--- Start ---

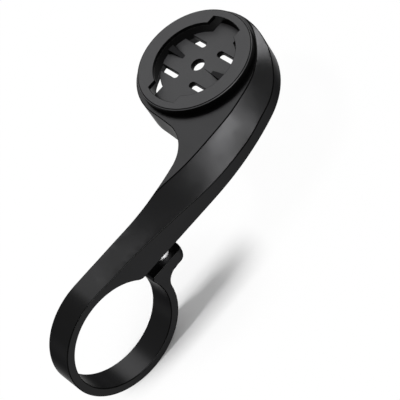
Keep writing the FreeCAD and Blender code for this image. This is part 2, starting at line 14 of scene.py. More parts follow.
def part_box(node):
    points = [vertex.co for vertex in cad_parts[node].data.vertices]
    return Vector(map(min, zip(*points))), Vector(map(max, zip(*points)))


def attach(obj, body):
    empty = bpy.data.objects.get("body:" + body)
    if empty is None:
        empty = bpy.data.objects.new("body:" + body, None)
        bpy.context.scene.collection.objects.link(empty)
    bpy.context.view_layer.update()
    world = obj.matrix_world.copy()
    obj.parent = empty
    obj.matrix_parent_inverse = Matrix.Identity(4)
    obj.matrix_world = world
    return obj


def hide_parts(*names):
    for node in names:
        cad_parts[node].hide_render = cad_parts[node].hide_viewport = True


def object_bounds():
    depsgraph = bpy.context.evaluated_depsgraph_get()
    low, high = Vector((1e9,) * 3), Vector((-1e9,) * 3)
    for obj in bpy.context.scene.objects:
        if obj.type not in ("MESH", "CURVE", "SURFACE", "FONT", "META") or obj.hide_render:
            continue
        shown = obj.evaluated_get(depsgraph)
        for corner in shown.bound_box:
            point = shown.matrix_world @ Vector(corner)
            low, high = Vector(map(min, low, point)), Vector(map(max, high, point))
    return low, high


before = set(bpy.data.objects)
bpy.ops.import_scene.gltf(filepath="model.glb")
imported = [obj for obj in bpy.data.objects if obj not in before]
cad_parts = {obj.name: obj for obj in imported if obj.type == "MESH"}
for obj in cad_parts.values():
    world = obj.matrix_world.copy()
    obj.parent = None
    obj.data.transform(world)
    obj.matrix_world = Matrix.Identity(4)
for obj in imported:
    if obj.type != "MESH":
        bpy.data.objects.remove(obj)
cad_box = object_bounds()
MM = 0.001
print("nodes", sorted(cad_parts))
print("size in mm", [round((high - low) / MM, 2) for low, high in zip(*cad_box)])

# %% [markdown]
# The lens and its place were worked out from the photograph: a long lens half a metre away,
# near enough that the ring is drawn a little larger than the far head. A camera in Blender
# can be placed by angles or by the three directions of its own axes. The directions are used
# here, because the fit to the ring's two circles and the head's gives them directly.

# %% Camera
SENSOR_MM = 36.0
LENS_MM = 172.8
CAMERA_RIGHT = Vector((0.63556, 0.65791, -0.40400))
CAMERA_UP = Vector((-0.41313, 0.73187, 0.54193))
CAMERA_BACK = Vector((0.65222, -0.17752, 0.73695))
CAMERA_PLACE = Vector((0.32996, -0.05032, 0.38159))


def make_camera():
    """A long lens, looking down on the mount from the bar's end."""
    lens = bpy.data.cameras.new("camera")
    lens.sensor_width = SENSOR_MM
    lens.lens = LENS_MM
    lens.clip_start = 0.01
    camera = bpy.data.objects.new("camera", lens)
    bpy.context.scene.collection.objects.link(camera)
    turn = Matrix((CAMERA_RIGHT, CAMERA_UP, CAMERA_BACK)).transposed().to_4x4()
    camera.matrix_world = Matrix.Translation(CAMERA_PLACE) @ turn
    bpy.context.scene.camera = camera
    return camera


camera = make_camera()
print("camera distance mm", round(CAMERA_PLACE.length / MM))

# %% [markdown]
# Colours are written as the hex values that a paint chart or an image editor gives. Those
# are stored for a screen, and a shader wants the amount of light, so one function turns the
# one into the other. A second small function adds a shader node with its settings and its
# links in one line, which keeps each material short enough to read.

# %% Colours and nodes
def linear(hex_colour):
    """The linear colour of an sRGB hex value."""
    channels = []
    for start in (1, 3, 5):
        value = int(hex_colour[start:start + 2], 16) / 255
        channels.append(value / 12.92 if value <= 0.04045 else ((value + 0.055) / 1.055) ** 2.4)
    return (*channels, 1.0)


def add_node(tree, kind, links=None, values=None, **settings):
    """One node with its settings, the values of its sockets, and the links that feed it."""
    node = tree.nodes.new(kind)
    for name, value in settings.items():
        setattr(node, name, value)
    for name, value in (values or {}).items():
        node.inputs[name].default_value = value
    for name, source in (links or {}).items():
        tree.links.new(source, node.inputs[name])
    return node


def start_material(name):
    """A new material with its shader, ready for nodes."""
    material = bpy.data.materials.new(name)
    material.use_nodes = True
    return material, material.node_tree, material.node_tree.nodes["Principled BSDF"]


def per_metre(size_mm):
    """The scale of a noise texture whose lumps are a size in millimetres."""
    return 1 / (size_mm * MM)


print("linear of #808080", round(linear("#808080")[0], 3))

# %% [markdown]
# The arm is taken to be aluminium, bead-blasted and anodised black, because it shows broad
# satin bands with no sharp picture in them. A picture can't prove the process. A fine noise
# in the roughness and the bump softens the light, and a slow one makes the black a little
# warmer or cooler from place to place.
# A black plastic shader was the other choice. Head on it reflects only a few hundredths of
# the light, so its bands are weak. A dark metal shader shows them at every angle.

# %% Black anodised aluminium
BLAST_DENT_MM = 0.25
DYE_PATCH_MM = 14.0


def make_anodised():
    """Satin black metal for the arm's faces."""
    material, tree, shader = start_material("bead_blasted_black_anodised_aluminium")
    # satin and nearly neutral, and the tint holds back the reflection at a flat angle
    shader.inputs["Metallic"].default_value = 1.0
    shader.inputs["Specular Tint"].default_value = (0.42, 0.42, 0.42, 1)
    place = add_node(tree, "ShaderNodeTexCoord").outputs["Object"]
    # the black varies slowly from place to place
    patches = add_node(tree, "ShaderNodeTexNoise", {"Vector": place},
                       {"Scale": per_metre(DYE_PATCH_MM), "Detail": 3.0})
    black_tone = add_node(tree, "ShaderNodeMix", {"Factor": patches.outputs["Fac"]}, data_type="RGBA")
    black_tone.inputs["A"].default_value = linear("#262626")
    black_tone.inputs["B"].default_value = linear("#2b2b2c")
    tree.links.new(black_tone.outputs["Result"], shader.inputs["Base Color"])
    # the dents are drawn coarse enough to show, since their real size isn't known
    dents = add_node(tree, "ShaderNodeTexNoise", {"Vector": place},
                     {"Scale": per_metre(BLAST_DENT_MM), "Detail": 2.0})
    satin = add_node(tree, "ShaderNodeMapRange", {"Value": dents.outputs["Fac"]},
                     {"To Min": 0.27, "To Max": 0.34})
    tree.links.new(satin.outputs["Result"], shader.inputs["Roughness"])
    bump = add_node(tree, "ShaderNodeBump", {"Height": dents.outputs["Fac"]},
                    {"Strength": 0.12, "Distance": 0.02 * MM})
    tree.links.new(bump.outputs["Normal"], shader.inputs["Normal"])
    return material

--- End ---

What is needed:
All of the material must be reproduced exactly.

The answer:
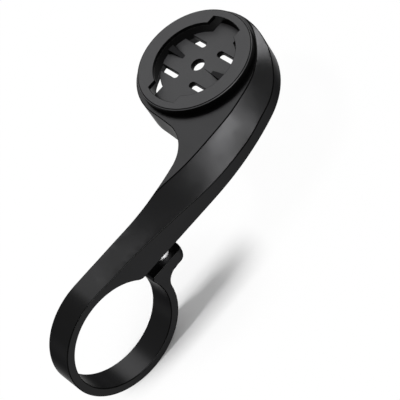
Keep writing the FreeCAD and Blender code for this image. This is part 2, starting at line 14 of scene.py. More parts follow.
def part_box(node):
    points = [vertex.co for vertex in cad_parts[node].data.vertices]
    return Vector(map(min, zip(*points))), Vector(map(max, zip(*points)))


def attach(obj, body):
    empty = bpy.data.objects.get("body:" + body)
    if empty is None:
        empty = bpy.data.objects.new("body:" + body, None)
        bpy.context.scene.collection.objects.link(empty)
    bpy.context.view_layer.update()
    world = obj.matrix_world.copy()
    obj.parent = empty
    obj.matrix_parent_inverse = Matrix.Identity(4)
    obj.matrix_world = world
    return obj


def hide_parts(*names):
    for node in names:
        cad_parts[node].hide_render = cad_parts[node].hide_viewport = True


def object_bounds():
    depsgraph = bpy.context.evaluated_depsgraph_get()
    low, high = Vector((1e9,) * 3), Vector((-1e9,) * 3)
    for obj in bpy.context.scene.objects:
        if obj.type not in ("MESH", "CURVE", "SURFACE", "FONT", "META") or obj.hide_render:
            continue
        shown = obj.evaluated_get(depsgraph)
        for corner in shown.bound_box:
            point = shown.matrix_world @ Vector(corner)
            low, high = Vector(map(min, low, point)), Vector(map(max, high, point))
    return low, high


before = set(bpy.data.objects)
bpy.ops.import_scene.gltf(filepath="model.glb")
imported = [obj for obj in bpy.data.objects if obj not in before]
cad_parts = {obj.name: obj for obj in imported if obj.type == "MESH"}
for obj in cad_parts.values():
    world = obj.matrix_world.copy()
    obj.parent = None
    obj.data.transform(world)
    obj.matrix_world = Matrix.Identity(4)
for obj in imported:
    if obj.type != "MESH":
        bpy.data.objects.remove(obj)
cad_box = object_bounds()
MM = 0.001
print("nodes", sorted(cad_parts))
print("size in mm", [round((high - low) / MM, 2) for low, high in zip(*cad_box)])

# %% [markdown]
# The lens and its place were worked out from the photograph: a long lens half a metre away,
# near enough that the ring is drawn a little larger than the far head. A camera in Blender
# can be placed by angles or by the three directions of its own axes. The directions are used
# here, because the fit to the ring's two circles and the head's gives them directly.

# %% Camera
SENSOR_MM = 36.0
LENS_MM = 172.8
CAMERA_RIGHT = Vector((0.63556, 0.65791, -0.40400))
CAMERA_UP = Vector((-0.41313, 0.73187, 0.54193))
CAMERA_BACK = Vector((0.65222, -0.17752, 0.73695))
CAMERA_PLACE = Vector((0.32996, -0.05032, 0.38159))


def make_camera():
    """A long lens, looking down on the mount from the bar's end."""
    lens = bpy.data.cameras.new("camera")
    lens.sensor_width = SENSOR_MM
    lens.lens = LENS_MM
    lens.clip_start = 0.01
    camera = bpy.data.objects.new("camera", lens)
    bpy.context.scene.collection.objects.link(camera)
    turn = Matrix((CAMERA_RIGHT, CAMERA_UP, CAMERA_BACK)).transposed().to_4x4()
    camera.matrix_world = Matrix.Translation(CAMERA_PLACE) @ turn
    bpy.context.scene.camera = camera
    return camera


camera = make_camera()
print("camera distance mm", round(CAMERA_PLACE.length / MM))

# %% [markdown]
# Colours are written as the hex values that a paint chart or an image editor gives. Those
# are stored for a screen, and a shader wants the amount of light, so one function turns the
# one into the other. A second small function adds a shader node with its settings and its
# links in one line, which keeps each material short enough to read.

# %% Colours and nodes
def linear(hex_colour):
    """The linear colour of an sRGB hex value."""
    channels = []
    for start in (1, 3, 5):
        value = int(hex_colour[start:start + 2], 16) / 255
        channels.append(value / 12.92 if value <= 0.04045 else ((value + 0.055) / 1.055) ** 2.4)
    return (*channels, 1.0)


def add_node(tree, kind, links=None, values=None, **settings):
    """One node with its settings, the values of its sockets, and the links that feed it."""
    node = tree.nodes.new(kind)
    for name, value in settings.items():
        setattr(node, name, value)
    for name, value in (values or {}).items():
        node.inputs[name].default_value = value
    for name, source in (links or {}).items():
        tree.links.new(source, node.inputs[name])
    return node


def start_material(name):
    """A new material with its shader, ready for nodes."""
    material = bpy.data.materials.new(name)
    material.use_nodes = True
    return material, material.node_tree, material.node_tree.nodes["Principled BSDF"]


def per_metre(size_mm):
    """The scale of a noise texture whose lumps are a size in millimetres."""
    return 1 / (size_mm * MM)


print("linear of #808080", round(linear("#808080")[0], 3))

# %% [markdown]
# The arm is taken to be aluminium, bead-blasted and anodised black, because it shows broad
# satin bands with no sharp picture in them. A picture can't prove the process. A fine noise
# in the roughness and the bump softens the light, and a slow one makes the black a little
# warmer or cooler from place to place.
# A black plastic shader was the other choice. Head on it reflects only a few hundredths of
# the light, so its bands are weak. A dark metal shader shows them at every angle.

# %% Black anodised aluminium
BLAST_DENT_MM = 0.25
DYE_PATCH_MM = 14.0


def make_anodised():
    """Satin black metal for the arm's faces."""
    material, tree, shader = start_material("bead_blasted_black_anodised_aluminium")
    # satin and nearly neutral, and the tint holds back the reflection at a flat angle
    shader.inputs["Metallic"].default_value = 1.0
    shader.inputs["Specular Tint"].default_value = (0.42, 0.42, 0.42, 1)
    place = add_node(tree, "ShaderNodeTexCoord").outputs["Object"]
    # the black varies slowly from place to place
    patches = add_node(tree, "ShaderNodeTexNoise", {"Vector": place},
                       {"Scale": per_metre(DYE_PATCH_MM), "Detail": 3.0})
    black_tone = add_node(tree, "ShaderNodeMix", {"Factor": patches.outputs["Fac"]}, data_type="RGBA")
    black_tone.inputs["A"].default_value = linear("#262626")
    black_tone.inputs["B"].default_value = linear("#2b2b2c")
    tree.links.new(black_tone.outputs["Result"], shader.inputs["Base Color"])
    # the dents are drawn coarse enough to show, since their real size isn't known
    dents = add_node(tree, "ShaderNodeTexNoise", {"Vector": place},
                     {"Scale": per_metre(BLAST_DENT_MM), "Detail": 2.0})
    satin = add_node(tree, "ShaderNodeMapRange", {"Value": dents.outputs["Fac"]},
                     {"To Min": 0.27, "To Max": 0.34})
    tree.links.new(satin.outputs["Result"], shader.inputs["Roughness"])
    bump = add_node(tree, "ShaderNodeBump", {"Height": dents.outputs["Fac"]},
                    {"Strength": 0.12, "Distance": 0.02 * MM})
    tree.links.new(bump.outputs["Normal"], shader.inputs["Normal"])
    return material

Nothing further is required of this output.